**SHORT PROBLEM**. Give the lines of the material verbatim, from the first line to the line with "layer_gap = 0.05; // [0.03:0.01:0.2]", including both.

**DATA LINES**.
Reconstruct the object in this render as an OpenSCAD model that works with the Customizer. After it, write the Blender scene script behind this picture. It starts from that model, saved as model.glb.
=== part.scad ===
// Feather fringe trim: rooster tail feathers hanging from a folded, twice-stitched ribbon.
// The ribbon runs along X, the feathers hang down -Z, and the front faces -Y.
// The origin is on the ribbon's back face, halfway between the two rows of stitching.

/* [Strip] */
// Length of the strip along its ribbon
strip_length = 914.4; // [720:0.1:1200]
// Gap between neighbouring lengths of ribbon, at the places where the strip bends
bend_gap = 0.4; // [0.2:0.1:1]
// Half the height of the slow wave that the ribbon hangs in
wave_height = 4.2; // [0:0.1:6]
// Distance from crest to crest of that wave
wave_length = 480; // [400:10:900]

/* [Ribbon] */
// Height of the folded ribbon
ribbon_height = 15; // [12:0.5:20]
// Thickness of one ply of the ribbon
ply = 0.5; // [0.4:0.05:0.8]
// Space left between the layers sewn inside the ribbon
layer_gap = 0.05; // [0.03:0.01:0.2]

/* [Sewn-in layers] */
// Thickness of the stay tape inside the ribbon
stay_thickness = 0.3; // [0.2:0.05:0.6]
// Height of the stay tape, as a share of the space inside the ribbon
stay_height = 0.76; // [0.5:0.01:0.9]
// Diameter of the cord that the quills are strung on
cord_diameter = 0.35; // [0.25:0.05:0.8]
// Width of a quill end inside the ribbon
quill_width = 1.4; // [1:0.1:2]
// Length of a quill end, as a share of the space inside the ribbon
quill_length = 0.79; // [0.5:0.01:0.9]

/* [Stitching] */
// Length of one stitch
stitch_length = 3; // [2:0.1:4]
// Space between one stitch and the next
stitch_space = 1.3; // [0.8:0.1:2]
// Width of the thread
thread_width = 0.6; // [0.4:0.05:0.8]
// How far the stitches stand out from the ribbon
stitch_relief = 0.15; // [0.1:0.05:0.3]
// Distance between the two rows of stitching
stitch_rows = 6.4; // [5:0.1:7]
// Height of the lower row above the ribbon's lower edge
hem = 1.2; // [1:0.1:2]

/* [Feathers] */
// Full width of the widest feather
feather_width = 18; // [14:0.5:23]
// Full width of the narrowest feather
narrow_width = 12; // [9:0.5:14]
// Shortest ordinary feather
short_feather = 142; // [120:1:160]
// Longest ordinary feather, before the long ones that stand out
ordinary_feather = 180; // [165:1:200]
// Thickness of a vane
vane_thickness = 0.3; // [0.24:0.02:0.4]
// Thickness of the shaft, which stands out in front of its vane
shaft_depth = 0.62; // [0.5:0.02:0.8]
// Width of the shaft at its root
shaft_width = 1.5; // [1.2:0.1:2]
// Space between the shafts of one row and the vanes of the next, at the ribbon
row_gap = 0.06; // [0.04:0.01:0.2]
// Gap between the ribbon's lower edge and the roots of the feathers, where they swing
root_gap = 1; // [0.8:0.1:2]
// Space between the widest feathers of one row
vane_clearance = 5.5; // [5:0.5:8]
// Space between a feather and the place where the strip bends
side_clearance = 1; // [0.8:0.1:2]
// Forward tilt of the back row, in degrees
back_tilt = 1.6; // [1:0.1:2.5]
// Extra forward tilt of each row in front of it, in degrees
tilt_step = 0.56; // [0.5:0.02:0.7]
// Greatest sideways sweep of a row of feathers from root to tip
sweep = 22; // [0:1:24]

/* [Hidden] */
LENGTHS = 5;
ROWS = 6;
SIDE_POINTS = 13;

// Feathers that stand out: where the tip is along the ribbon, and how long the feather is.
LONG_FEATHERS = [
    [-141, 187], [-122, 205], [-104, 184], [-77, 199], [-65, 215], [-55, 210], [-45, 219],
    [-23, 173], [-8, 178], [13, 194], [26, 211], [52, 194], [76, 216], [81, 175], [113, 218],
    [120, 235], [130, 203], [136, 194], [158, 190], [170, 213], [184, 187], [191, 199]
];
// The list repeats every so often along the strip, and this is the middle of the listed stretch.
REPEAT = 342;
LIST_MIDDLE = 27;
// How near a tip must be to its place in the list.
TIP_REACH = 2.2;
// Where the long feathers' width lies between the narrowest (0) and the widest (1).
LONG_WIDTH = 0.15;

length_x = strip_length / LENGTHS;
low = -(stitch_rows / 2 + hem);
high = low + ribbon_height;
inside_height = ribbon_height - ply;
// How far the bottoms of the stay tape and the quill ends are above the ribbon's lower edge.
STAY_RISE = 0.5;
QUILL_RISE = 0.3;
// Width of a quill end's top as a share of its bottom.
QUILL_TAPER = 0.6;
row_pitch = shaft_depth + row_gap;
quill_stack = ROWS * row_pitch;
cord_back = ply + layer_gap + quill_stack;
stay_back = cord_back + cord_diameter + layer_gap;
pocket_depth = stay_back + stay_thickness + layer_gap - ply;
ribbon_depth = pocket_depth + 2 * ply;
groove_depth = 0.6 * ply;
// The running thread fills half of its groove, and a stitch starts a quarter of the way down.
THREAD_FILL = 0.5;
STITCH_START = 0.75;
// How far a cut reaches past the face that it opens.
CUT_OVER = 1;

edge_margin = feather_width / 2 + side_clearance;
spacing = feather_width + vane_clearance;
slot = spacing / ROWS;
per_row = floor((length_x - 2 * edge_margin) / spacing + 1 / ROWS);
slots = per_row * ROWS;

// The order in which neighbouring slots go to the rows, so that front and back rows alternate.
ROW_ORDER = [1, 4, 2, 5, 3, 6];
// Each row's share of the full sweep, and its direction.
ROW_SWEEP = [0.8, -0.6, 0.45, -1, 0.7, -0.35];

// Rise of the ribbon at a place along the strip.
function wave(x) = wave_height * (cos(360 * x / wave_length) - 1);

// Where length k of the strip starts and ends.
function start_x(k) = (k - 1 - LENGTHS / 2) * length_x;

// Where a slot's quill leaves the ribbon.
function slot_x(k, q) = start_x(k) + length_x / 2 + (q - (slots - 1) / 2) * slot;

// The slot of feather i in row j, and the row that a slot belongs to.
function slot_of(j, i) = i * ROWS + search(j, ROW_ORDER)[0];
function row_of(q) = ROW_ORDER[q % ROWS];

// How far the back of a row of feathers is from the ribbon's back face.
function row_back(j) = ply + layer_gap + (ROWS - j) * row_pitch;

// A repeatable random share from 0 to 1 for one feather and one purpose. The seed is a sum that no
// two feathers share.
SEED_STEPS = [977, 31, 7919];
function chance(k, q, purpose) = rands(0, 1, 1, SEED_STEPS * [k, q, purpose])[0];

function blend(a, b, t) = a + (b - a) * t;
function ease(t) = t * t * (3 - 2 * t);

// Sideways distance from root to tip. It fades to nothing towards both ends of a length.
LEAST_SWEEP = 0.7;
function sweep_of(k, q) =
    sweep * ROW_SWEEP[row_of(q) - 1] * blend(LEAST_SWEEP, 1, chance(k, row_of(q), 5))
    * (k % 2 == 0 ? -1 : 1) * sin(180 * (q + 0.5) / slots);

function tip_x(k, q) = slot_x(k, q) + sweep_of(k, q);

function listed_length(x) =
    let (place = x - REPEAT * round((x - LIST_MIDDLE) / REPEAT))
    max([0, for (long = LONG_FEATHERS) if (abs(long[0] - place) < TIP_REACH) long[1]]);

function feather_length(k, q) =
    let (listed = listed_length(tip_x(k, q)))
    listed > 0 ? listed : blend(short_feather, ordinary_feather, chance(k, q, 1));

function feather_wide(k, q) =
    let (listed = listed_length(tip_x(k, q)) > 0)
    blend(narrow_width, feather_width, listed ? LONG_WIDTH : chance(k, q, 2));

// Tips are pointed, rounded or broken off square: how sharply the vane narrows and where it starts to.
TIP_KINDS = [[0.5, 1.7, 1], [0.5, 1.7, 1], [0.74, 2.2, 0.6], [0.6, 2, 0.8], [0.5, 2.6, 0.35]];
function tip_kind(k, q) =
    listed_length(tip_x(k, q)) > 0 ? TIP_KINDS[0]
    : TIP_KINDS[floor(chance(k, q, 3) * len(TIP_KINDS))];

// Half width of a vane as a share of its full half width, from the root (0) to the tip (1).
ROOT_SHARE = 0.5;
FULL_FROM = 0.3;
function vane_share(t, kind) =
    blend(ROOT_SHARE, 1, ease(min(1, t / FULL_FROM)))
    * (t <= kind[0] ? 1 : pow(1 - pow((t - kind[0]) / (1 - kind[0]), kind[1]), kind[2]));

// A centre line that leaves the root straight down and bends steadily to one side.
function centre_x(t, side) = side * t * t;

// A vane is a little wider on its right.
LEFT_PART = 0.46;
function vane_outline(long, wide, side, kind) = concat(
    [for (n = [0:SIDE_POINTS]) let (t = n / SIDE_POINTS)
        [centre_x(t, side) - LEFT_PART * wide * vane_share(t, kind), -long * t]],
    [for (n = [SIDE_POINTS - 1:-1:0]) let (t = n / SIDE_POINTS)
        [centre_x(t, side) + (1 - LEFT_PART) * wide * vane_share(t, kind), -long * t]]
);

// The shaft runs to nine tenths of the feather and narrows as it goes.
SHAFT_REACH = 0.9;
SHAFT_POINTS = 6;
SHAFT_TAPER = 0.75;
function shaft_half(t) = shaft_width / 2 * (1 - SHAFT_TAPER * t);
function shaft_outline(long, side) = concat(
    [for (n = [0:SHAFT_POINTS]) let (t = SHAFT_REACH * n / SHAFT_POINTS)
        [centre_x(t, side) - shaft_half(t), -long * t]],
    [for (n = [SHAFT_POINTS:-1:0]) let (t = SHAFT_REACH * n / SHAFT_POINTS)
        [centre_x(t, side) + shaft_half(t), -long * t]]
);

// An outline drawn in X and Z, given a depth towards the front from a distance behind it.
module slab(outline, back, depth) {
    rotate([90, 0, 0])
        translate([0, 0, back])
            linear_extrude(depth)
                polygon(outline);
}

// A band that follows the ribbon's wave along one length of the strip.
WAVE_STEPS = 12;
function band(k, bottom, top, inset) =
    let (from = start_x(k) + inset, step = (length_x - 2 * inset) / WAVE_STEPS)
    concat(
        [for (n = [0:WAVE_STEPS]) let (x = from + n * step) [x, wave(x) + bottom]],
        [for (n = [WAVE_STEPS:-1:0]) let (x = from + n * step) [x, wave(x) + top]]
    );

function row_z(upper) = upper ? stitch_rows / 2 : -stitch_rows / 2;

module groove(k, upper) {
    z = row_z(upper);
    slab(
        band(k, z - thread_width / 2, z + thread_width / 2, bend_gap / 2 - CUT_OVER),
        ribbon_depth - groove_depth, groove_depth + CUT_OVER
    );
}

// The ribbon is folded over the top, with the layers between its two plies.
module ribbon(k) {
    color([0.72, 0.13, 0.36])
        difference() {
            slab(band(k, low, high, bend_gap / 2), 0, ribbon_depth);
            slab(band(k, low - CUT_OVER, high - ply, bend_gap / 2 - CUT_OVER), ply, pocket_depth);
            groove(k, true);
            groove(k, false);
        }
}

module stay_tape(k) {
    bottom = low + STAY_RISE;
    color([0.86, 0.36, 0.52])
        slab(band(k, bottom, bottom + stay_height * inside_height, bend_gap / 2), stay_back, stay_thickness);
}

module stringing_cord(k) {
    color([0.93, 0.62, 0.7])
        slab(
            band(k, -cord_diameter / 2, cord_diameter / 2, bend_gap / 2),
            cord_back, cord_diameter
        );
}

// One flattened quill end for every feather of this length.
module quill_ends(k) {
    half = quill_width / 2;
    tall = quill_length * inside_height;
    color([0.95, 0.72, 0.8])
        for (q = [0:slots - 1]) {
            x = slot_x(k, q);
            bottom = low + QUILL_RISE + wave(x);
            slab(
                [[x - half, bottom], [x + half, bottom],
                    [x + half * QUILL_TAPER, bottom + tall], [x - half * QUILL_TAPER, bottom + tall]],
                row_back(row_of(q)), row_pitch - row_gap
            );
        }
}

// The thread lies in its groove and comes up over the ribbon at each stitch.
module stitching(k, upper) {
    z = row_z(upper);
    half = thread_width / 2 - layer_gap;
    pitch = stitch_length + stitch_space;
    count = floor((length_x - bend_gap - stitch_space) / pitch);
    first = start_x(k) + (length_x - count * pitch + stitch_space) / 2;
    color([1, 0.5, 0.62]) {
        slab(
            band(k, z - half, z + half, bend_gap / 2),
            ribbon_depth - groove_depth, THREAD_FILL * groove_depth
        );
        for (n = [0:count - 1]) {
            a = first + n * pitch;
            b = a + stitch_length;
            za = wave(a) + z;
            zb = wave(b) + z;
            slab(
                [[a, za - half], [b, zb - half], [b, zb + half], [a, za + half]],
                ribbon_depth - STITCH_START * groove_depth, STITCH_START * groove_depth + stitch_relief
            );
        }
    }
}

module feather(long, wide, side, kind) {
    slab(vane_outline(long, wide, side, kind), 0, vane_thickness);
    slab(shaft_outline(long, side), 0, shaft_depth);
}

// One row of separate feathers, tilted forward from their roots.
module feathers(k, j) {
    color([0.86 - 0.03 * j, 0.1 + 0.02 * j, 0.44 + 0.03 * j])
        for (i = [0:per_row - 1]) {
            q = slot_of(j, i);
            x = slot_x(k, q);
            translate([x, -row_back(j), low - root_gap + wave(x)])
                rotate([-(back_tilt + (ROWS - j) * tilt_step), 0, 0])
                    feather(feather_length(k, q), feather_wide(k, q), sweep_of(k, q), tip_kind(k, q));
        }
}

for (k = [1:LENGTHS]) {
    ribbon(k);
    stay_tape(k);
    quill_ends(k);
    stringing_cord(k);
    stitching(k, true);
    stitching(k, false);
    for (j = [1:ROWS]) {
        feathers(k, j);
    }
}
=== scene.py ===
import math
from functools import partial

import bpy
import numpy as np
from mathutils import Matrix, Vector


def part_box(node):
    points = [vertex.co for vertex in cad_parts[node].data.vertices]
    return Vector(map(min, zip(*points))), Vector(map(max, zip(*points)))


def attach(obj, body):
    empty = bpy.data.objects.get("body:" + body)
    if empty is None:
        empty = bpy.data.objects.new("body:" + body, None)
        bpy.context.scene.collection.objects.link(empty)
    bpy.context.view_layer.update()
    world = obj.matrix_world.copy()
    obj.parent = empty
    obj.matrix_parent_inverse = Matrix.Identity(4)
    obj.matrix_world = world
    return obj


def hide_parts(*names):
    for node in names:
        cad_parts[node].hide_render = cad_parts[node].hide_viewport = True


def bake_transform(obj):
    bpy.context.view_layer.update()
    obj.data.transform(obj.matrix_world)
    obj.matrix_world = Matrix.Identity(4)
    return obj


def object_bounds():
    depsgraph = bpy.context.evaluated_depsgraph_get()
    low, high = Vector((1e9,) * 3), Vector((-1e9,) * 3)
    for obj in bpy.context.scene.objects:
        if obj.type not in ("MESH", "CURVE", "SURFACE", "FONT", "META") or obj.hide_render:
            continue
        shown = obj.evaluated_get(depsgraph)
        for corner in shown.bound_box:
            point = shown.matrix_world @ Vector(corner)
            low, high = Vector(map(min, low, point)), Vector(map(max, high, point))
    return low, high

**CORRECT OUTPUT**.
Reconstruct the object in this render as an OpenSCAD model that works with the Customizer. After it, write the Blender scene script behind this picture. It starts from that model, saved as model.glb.
=== part.scad ===
// Feather fringe trim: rooster tail feathers hanging from a folded, twice-stitched ribbon.
// The ribbon runs along X, the feathers hang down -Z, and the front faces -Y.
// The origin is on the ribbon's back face, halfway between the two rows of stitching.

/* [Strip] */
// Length of the strip along its ribbon
strip_length = 914.4; // [720:0.1:1200]
// Gap between neighbouring lengths of ribbon, at the places where the strip bends
bend_gap = 0.4; // [0.2:0.1:1]
// Half the height of the slow wave that the ribbon hangs in
wave_height = 4.2; // [0:0.1:6]
// Distance from crest to crest of that wave
wave_length = 480; // [400:10:900]

/* [Ribbon] */
// Height of the folded ribbon
ribbon_height = 15; // [12:0.5:20]
// Thickness of one ply of the ribbon
ply = 0.5; // [0.4:0.05:0.8]
// Space left between the layers sewn inside the ribbon
layer_gap = 0.05; // [0.03:0.01:0.2]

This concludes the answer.